A retração econômica gerada pela saída persistente de capitais não se limita a indicadores financeiros; ela se espalha para o tecido real da economia, afetando diretamente o nível de emprego, a dinâmica do consumo e, por consequência, a base de arrecadação tributária. Esse ciclo de retroalimentação negativa compromete a capacidade do Estado de atuar como indutor do crescimento, justamente quando mais se exige presença fiscal anticíclica. Exemplos recentes como Argentina, Turquia e Paquistão revelam que, diante de uma fuga contínua de capital, até mesmo políticas monetárias ou fiscais expansionistas perdem efetividade, uma vez que a confiança — elemento intangível, mas decisivo — já se encontra erodida. No caso chinês, o cenário ainda é de aparente solidez externa. Em 2024, o país registrou um superávit em conta corrente de 422 bilhões de dólares, impulsionado por um superávit comercial recorde de 768 bilhões de dólares. Entretanto, é preciso distinguir fluxo de estoque: o superávit externo reflete o desempenho da balança comercial, mas não garante a permanência do capital privado. Se o ciclo de fuga se mantiver, a pressão sobre as reservas internacionais será inevitável, e a percepção de risco sistêmico poderá crescer de forma desproporcional aos fundamentos reais. Mais do que estatísticas, está em jogo a confiança dos agentes econômicos quanto à estabilidade institucional e à capacidade de resposta da política econômica chinesa.
A continuidade da saída líquida de capital estrangeiro da China aponta para um risco estrutural cada vez mais evidente, cujos efeitos já extrapolam os domínios da macroeconomia e avançam sobre a esfera da governança e da geopolítica. A conjunção de fatores como a desaceleração do crescimento interno, o endurecimento do controle de capitais, o aumento da intervenção estatal e a intensificação das tensões comerciais, especialmente com os Estados Unidos, tem produzido um ambiente de baixa previsibilidade e elevada percepção de risco.
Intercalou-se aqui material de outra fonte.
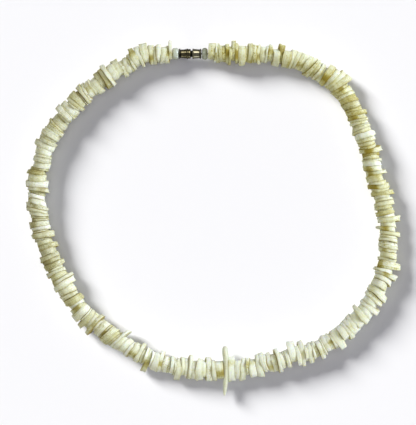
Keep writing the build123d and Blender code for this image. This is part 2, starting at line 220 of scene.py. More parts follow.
class Finish(ABC):
    """A surface of the necklace, which ends in one Principled shader."""

    def material(self, name: str) -> bpy.types.Material:
        """Makes the material.

        Args:
            name: The material's name.

        Returns:
            The material.
        """
        made = bpy.data.materials.new(name)
        kit = NodeKit(made)
        shader = kit.node("ShaderNodeBsdfPrincipled", self.inputs(kit))
        kit.node("ShaderNodeOutputMaterial", {"Surface": shader.outputs[0]})
        return made

    @abstractmethod
    def inputs(self, kit: NodeKit) -> dict[str, Any]:
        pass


@dataclass(frozen=True)
class ShellFinish(Finish):
    """Worn shell, from olive brown in its pits to a cool white where it is polished.

    The chips carry the numbers tone, fade, spot, stain, across, crevice and phase.
    """

    # Painted shade for the crevices between chips, brown with a warm tint of bounced light
    crevice_shade: Colour = from_display(158, 136, 50)
    brown: Colour = from_display(152, 138, 60)
    olive: Colour = from_display(194, 190, 130)
    cream: Colour = from_display(219, 222, 189)
    pale: Colour = from_display(232, 238, 222)
    white: Colour = from_display(243, 250, 244)
    layers: float = 2.2             # growth lines through a chip's thickness
    finer: float = 3.1              # fine lines to each growth line
    spot: float = 2.3 * MM
    wander: float = 0.9 * MM        # size of the bends of the lines, and of the pits
    vein: float = 2.6 * MM
    vein_edge: float = 3200.0       # thinner veins with more
    grain: float = 0.28 * MM
    relief: float = 0.11 * MM

    def inputs(self, kit: NodeKit) -> dict[str, Any]:
        """The shader's values and links.

        Args:
            kit: What makes the nodes.

        Returns:
            Them, by socket. The colour runs along a ramp with the chip's tone, its patches, its
            growth lines and its grain, less its pits, a painted shade towards its flat sides, its
            charted spots, some of its layers and its veins, which run where a noise is about 0.5.
            Faded chips keep less of their yellow and turn a little greener, and the crevices get a
            painted shade, brown with a warm tint of bounced light.
        """
        spots, grain = kit.noise(self.spot, 3.0, 0.5), kit.noise(self.grain, 3.0)
        wander = kit.noise(self.wander)
        names = ("tone", "spot", "crevice", "across", "phase", "stain", "fade")
        tone, spot, crevice, across, phase, stain, fade = (kit.attribute(name) for name in names)
        layers = ((across * self.layers + phase + wander * 0.7) * TAU).sine()
        fine = ((across * (self.finer * self.layers) + phase * 7.0 + wander * 1.1) * TAU).sine()
        lines = layers * 0.6 + fine * 0.4
        pits = kit.noise(self.wander, 2.0, 1.2).above(0.55, 0.66) * stain
        # Painted shade: the tone darkens towards the flat sides, where one chip meets the next
        edges = (across * 2.0 - 1.0) ** 2.0
        near = (kit.noise(self.vein, 3.0, 0.25) - 0.5) ** 2.0 * self.vein_edge
        veins = (1.0 - near).clamped() * (0.4 + spots)
        brown = (spot * 1.7 + (spots - 0.5) * 2.2 + (grain - 0.5) * 0.5).above(0.40, 1.45)
        strata = layers.above(0.60, 0.95) * (0.19 + stain * 0.30)
        tone = tone + (spots - 0.5) * 0.62 + lines * 0.13 + (grain - 0.5) * 0.07
        # Darker for the pits, the painted shade towards the flat sides, the brown spots, the veins and
        # the strata
        tone = tone - pits * 0.5 - edges * 0.12 - brown * 0.62 - veins * 0.20 - strata
        stops = {0.0: self.brown, 0.27: self.olive, 0.54: self.cream, 0.78: self.pale, 1.0: self.white}
        ramp = kit.node("ShaderNodeValToRGB", {0: tone.clamped()}, stops=stops)
        faded = kit.node("ShaderNodeHueSaturation", {
            "Hue": fade * 0.02 + 0.5, "Saturation": 1.08 - fade * 0.5, "Color": ramp.outputs[0]})
        # Painted crevice shade, broken up by the patches and laid over the colour last
        crevice = (crevice * (0.9 + (spots - 0.5) * 0.8)).clamped()
        relief = lines * 0.35 + grain * 0.25 + spots * 0.6 + wander * 0.8 - pits - veins * 0.3
        return {
            "Base Color": kit.blend(crevice, faded.outputs[0], self.crevice_shade),
            "Roughness": (0.38 + spots * 0.20 + grain * 0.08 + crevice * 0.25).clamped(),
            "Normal": kit.bump(relief, self.relief, 0.6),
            "Specular IOR Level": 0.35,
            "Subsurface Weight": 0.4,
            "Subsurface Radius": (1.0, 0.85, 0.45),
            "Subsurface Scale": 0.5 * MM,
            "Coat Weight": 0.10,
            "Coat Roughness": 0.25,
        }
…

Nesse contexto, a confiança, elemento central para a permanência do capital estrangeiro, encontra-se fragilizada. Caso essa trajetória não seja revertida, a China não apenas verá sua taxa de crescimento comprometer-se de forma duradoura, como também poderá enfrentar uma crise cambial sistêmica, isolamento financeiro e erosão de sua posição como polo de atração global de investimentos. O desafio, portanto, é duplo: restaurar a confiança dos investidores e preservar a autonomia das decisões estratégicas do Estado. Para isso, o governo chinês deverá promover uma inflexão em seu modelo de inserção econômica, adotando medidas que envolvam maior transparência institucional, aprimoramento do marco regulatório, garantia de segurança jurídica, liberalização gradual do câmbio e reabertura de setores-chave ao capital internacional. O destino da China como potência econômica global dependerá não apenas da sua capacidade de resistir a pressões externas, mas da sua disposição de reencontrar equilíbrio entre protagonismo estatal e liberdade econômica.
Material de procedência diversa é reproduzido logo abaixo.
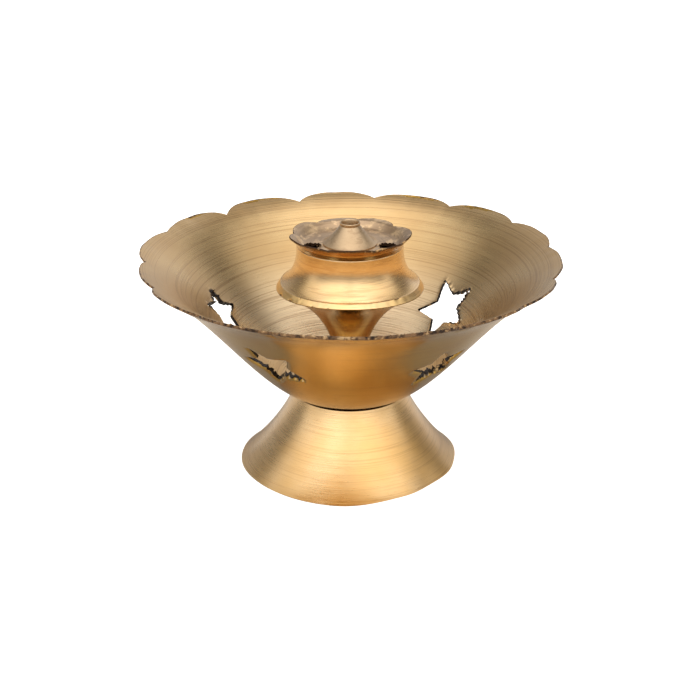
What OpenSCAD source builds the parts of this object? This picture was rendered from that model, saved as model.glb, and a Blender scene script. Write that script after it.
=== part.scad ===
// Brass incense stand: a footed ash bowl with a fluted holder and a lift-off petal cap.
// Origin at the centre of the foot's resting edge, +Z up, millimetres.

/* [Foot] */
// Diameter across the foot's resting edge
foot_d = 63.2; // [52:0.4:80]
// Height of the foot, from the resting edge to its flat top
foot_h = 21.5; // [17:0.5:28]
// Diameter of the foot where the flare meets its flat top
foot_top_d = 32.6; // [26:0.2:36]
// Sheet thickness of the foot
foot_wall = 1; // [0.7:0.1:1.4]

/* [Bowl] */
// Diameter across the tips of the rim lobes
bowl_d = 120; // [100:1:150]
// Height of the lobe tips above the foot's flat top
bowl_h = 39.6; // [33:0.2:48]
// Diameter of the flat seat under the bowl
bowl_seat_d = 26; // [20:1:32]
// Radial width of the flared lip
lip_w = 13; // [10:0.5:16]
// Height of the flared lip
lip_h = 9.4; // [7:0.2:12]
// Sheet thickness of the bowl
bowl_wall = 1.2; // [0.8:0.1:1.6]
// Number of lobes around the rim
lobes = 15; // [9:1:24]
// Depth of the notch between two lobes
lobe_depth = 2.4; // [1:0.1:3.5]
// Compass angle of the first notch
lobe_turn = 11; // [0:1:23]

/* [Stars] */
// Radius of a star's tips
star_r = 8.6; // [6:0.1:10]
// Radius of a star's inner corners
star_inner_r = 4; // [2.5:0.1:4.5]

/* [Holder] */
// Height of the bell's top edge above the bowl's floor
holder_h = 43.2; // [36:0.2:52]
// Height of the seam between funnel and bell above the bowl's floor
seam_h = 30.4; // [27:0.1:32]
// Diameter of the funnel's flange on the bowl's floor
flange_d = 17; // [14:0.5:22]
// Diameter of the funnel's waist
waist_d = 9.2; // [8.8:0.1:12]
// Height of the waist above the bowl's floor
waist_h = 8.3; // [6:0.1:10]
// Outside diameter of the seam
seam_d = 41.8; // [38:0.2:50]
// Height of the seam's bevelled band
seam_band = 1.7; // [1.2:0.1:2.4]
// Outside diameter of the bell's neck
neck_d = 30.2; // [28:0.2:34]
// Sheet thickness of the funnel and the bell
holder_wall = 0.8; // [0.6:0.1:0.9]

/* [Cap] */
// Reach of the petals' tips beyond the neck
petal_reach = 2.3; // [1.5:0.1:6]
// Height that the petals rise above the neck's edge
petal_rise = 2.9; // [2.2:0.1:4]
// Depth of the cut between two petals
petal_depth = 1.5; // [0.5:0.1:2]
// Depth that the cap's floor sinks into the neck
cap_plug = 0.6; // [0.4:0.1:1.5]
// Sheet thickness of the cap
cap_wall = 0.8; // [0.6:0.1:0.9]
// Diameter of a stick hole
stick_hole_d = 4.8; // [3:0.1:5]

/* [Nozzle] */
// Nozzle's base as a share of the plug's diameter
nozzle_share = 0.55; // [0.4:0.01:0.6]
// Height of the nozzle above the cap's floor
nozzle_h = 6.2; // [5:0.1:9]
// Outside diameter of the nozzle's mouth
mouth_d = 5.8; // [5:0.1:7]
// Diameter of the bore down the nozzle's mouth
nozzle_bore_d = 4.3; // [3:0.1:4.6]
// Length of the straight bore
nozzle_bore_l = 3; // [2:0.1:4]

/* [Fastening] */
// Thread diameter of the tie bolt
bolt_d = 4; // [3:0.5:4]
// Height of the bolt's head
head_h = 2.2; // [1.5:0.1:3]
// Length of thread below the nut
bolt_tail = 3; // [1:0.5:5]
// Width across the nut's flats as a share of the bolt's diameter
nut_share = 1.75; // [1.6:0.05:2]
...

A adoção de medidas que privilegiem a transparência institucional, a liberalização financeira controlada e o fortalecimento dos marcos regulatórios é condição necessária para que a China reconstrua a confiança dos investidores e inverta o ciclo de saída de capitais. No entanto, mais do que ajustes técnicos, o desafio é fundamentalmente político e estratégico. A continuidade da China como um polo relevante na arquitetura global do capital dependerá de sua capacidade de se adaptar a um novo cenário geopolítico, marcado pela fragmentação das alianças tradicionais, pela competição tecnológica intensificada e pelo reposicionamento de centros de poder. Nesse contexto, a relação com o Ocidente — e particularmente com os Estados Unidos — exige reformulação pragmática. O isolamento crescente de sua liderança política, alimentado por confrontos externos e pela centralização interna, tende a agravar a vulnerabilidade sistêmica do país. Líderes acuados e receosos de perder o poder tendem a adotar medidas defensivas e, muitas vezes, imprevisíveis. Do ponto de vista da estabilidade global, esse cenário configura um risco que transcende a economia chinesa. Trata-se de um alerta: a deterioração contínua da relação entre capital, confiança e governança pode transformar uma potência econômica em um fator de instabilidade geopolítica, com repercussões profundas para o sistema internacional como um todo.